In 2014, after Obama made the first visit to Malaysia by a sitting U.S. president in nearly half a century, Najib was the president’s guest on a golf course in Hawaii.

Those warm feelings soured in July when a unit of the Justice Department known as the Kleptocracy Asset Recovery Initiative announced it was investigating what happened to $1 billion from the nation’s sovereign wealth fund — called 1 Malaysia Development Berhad, or 1MDB.

A complaint by the department said people close to the prime minister transferred more than $1 billion of embezzled funds into the United States to buy real estate and other assets. Najib has been described as particularly bitter about the publicity around the investigation, which his aides point out is a civil matter, not a criminal one.

“Najib is said by his aides to be angry and to feel humiliated by the Justice Department’s investigation of him under U.S. kleptocracy laws,” said Murray Hiebert, a Southeast Asia expert at the Center for Strategic and International Studies in Washington. “This is prompting him to tilt toward China in order to burnish his image, restore his international standing and provide aid and credits ahead of upcoming elections expected next year.”

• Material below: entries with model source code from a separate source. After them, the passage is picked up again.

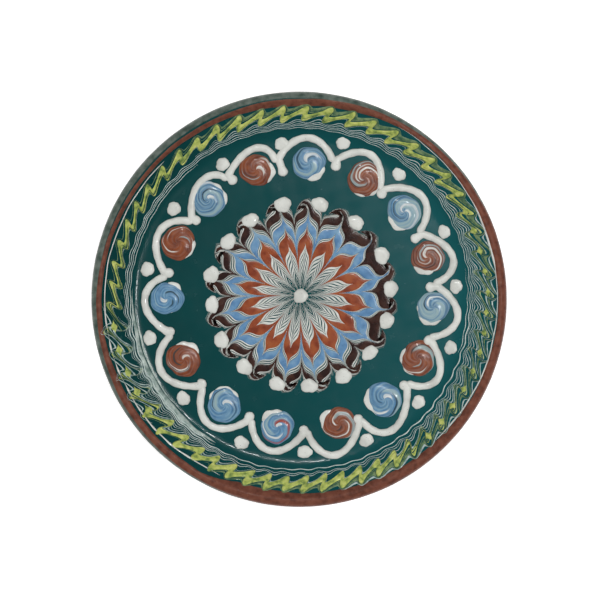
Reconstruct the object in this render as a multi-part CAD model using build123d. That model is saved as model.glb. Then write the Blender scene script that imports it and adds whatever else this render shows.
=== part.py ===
"""A slip-trailed earthenware plate, built up the way the potter builds it.

The thrown clay dish carries thin coats of coloured slip, and on those lie the trailed
deposits: fine border lines, a yellow wave, scallops, swirled bosses, dots and a feathered
rosette. Every coat and every deposit is its own solid, bonded face to face with what it
lies on. Millimetres, +Z up, origin on the foot's rest plane under the dish's axis.
"""

import math
import os

from build123d import *

# Dish
PLATE_RADIUS = 105.0
COAT = 0.4  # thickness of the slip coats
WALL = 6.0
WELL_RADIUS = 80.0  # flat floor, out to the bend
FLOOR_Z = 10.0  # clay floor inside the well
BEND_RADIUS = 12.0
FLANGE_SLOPE = 38.0
FOOT_OUTER = 60.0
FOOT_WIDTH = 5.5
FOOT_TAPER = 1.0
FOOT_ROUND = 0.8

# Coats over the lip
BROWN_BAND_START = 98.6
BROWN_BAND_END_ANGLE = 25.0  # on the lip's circle, above the horizontal
OUTER_COAT_END = 95.0  # radius where the coat on the outside stops

# The decoration was trailed slightly off the dish's axis
PATTERN_X = 0.8
PATTERN_Y = 1.6

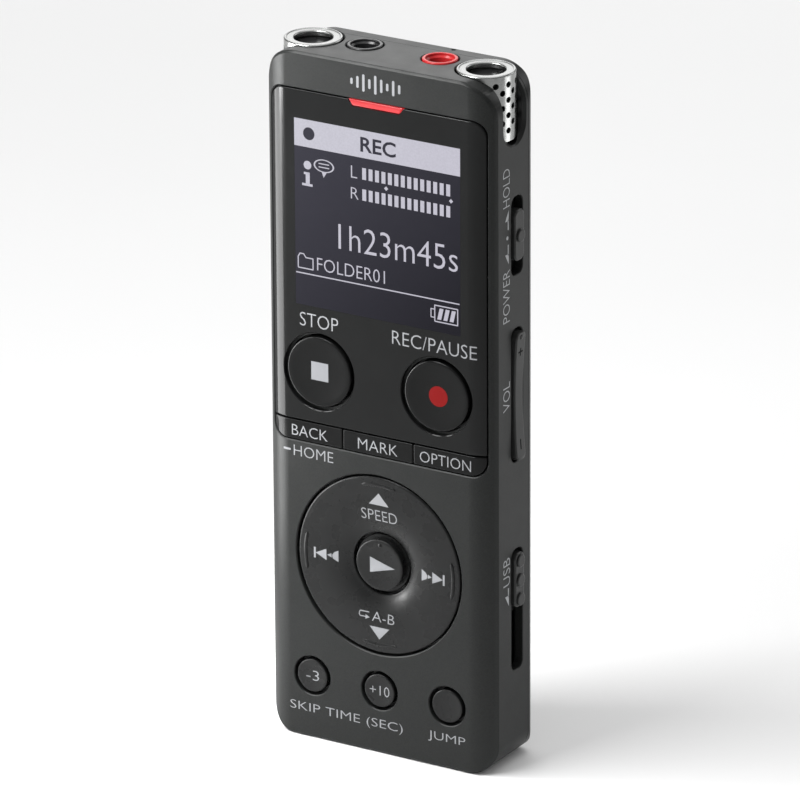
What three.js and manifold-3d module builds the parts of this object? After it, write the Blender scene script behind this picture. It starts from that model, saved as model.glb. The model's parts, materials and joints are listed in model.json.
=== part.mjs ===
// A slim hand-held sound recorder, standing upright on its bottom end.
// Millimetres. +X is the side with the switches, -Y the front, +Z up.
// The origin is the middle of the bottom end.
import * as THREE from 'three';
import { mergeVertices } from 'three/addons/utils/BufferGeometryUtils.js';
import Module from 'manifold-3d';

const wasm = await Module();
wasm.setup();

// ---------------------------------------------------------------- driving dimensions
const CASE = {
  halfWidth: 18.3, halfDepth: 6.1, height: 101.8,
  flatHalf: 14.4,      // the front is flat to here, then rolls back
  frontRoll: 5.4, backRoll: 2, topCorner: 5.2, bottomCorner: 4, edge: 0.4,
  sideWall: 1.3, endWall: 1.5, frontWall: 1.5, backWall: 1.2,
  parting: 4, partingGap: 0.2,
};
const WINDOW = { halfWidth: 17.15, bottom: 44.7, top: 96.4, corner: 2.2, thick: 0.65, pocket: 0.75 };
const SOFT_KEYS = { top: 47.75, divide: 5.7, gap: 0.1, pocket: 1.1, travelRoom: 0.3 };
const DISPLAY = { halfWidth: 13.4, bottom: 65, top: 92.2, moduleHalf: 14.8, moduleBottom: 62.7, moduleTop: 94 };
const LIGHT = { halfTop: 4.3, halfBottom: 3.7, bottom: 95.55 };
const ROUND_KEY = { x: 9.47, z: 55.45, hole: 5.72, radius: 5.12, flange: 6.2 };
const RING = { z: 28.4, hole: 13.45, radius: 13.15, flange: 14.2, bore: 4.57, domes: 9 };
const PLAY = { radius: 3.78, flange: 5.2 };
const SMALL_KEY = { x: 11.03, z: 9.5, hole: 2.95, radius: 2.44, flange: 3.3 };
const LAYERS = {
  keyFlange: -4.3, keyFlangeBack: -3.9, keyNub: -3.3,
  dome: -2.9, sheet: -2.62, board: -2.35, boardBack: -1.55,
};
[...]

Even before the Justice Department complaint, China had helped Najib with the problems in the scandal-ridden sovereign wealth fund. Last December, China’s General Nuclear Power Corp. bought 1MDB’s power assets, a move that helped shore up the fund and substantially reduce its debts.

In a reflection of Beijing’s attitude, a Chinese analyst, Zhang Baohui of Lingnan University in Hong Kong, said countries in Southeast Asia want good relations with China.

“It is wishful thinking on the part of Washington that these countries will equate their own national interests with that of the United States and will therefore pursue hard balancing against China,” Zhang said. “The reality is these countries do understand that maintaining good relations with China enhances their overall national interests.”

Like the Philippines and Vietnam, Malaysia has differences with China over contested islets and reefs in the South China Sea, but unlike those nations it has generally played down those disputes. When a Chinese coast guard vessel showed up last year close to the Luconia Shoals — about 90 miles north of Malaysia and inside its exclusive economic zone but more than 1,200 miles from China — the Malaysians did little more than make a low-key protest.

“Since the U.S. began pushing the South China Sea issue, Malaysian officials have been very careful to avoid being seen as allying with Washington,” said Michael Auslin, an expert on Asia at the American Enterprise Institute in Washington.

Before leaving for his seven-day trip to China, his third since becoming prime minister in 2009, Najib told the Chinese state news agency, Xinhua, that relations between the two countries had reached a “special phase,” and that military ties were at a “new height.”

The Chinese news media reported that Najib would sign deals for completion of a high-speed rail link between Kuala Lumpur, the Malaysian capital, and Singapore, and several port projects. China is Malaysia’s biggest trading partner.

In some ways, Najib’s warming relations with Beijing should be a leitmotif for Washington, said Ernest Z. Bower, president of the Bower Group Asia, a Washington-based business advisory outfit that operates in the Southeast Asia.

“The U.S. must recognize that no Southeast Asia country can envision a stable and secure Asia without China being actively engaged and participating fully in economic integration, security cooperation and people-to-people ties,” Bower said.

“What scares the hell out of Southeast Asia, including Malaysia, is that the Chinese might try to use their size and perceived U.S. unwillingness to remain engaged through thick and thin to force smaller neighbors into sovereign concessions and Sinocentric institutions.”

4 responses to “Leader of Malaysia, miffed at U.S., visits China with a deal in mind”

  1. sailfish1 says:

    While the U.S. and Russia jockey (and fight) for position in the Middle East, China will eventually create a united China front with all Asian nations allying with them. Japan, South Korea, and Taiwan will eventually join with China. Every country in the world is tired of being criticized by the U.S. and being told what they can and cannot do.

  2. saveparadise says:

    Any surprise that more countries will follow Duterte’s example? Our current regime has been dysfunctional in foreign affairs. BO sticking his big nose into other country’s affairs with veiled insults and trade sanctions to their leaders. This is what happens and will continue if Hellary is elected. Another battle lost in an undeclared war on China and Russia. Americans are good people? Ask yourself why we are so hated in foreign countries. Is it our wealth of which we actually share? Is it our military of which we flaunt? Can it be our leadership of whom cannot set aside their egos to collaborate in shared agreements? Is the situation dire? Time will tell.

  3. rytsuru says:

    We have spent decades building a country administered by lawyers. Only lawyers at the end of it all. And they need to drum up business to stay in power and make revenue. The rest of the world does not appreciate or ask for us to investigate their internal problems. When one does crop up, do you blame a sovereign power for getting miffed?

  4. hywnsytl says:

    We have stopped letting dictators steal from their people and now they are moving to China for riches. At some point we need to let one or two go and spend the money on someone whom is not corrupt. I have a feeling Duerte will not be around much longer. You cannot just kill people you suspect of a crime in this world, we still have the UN courts.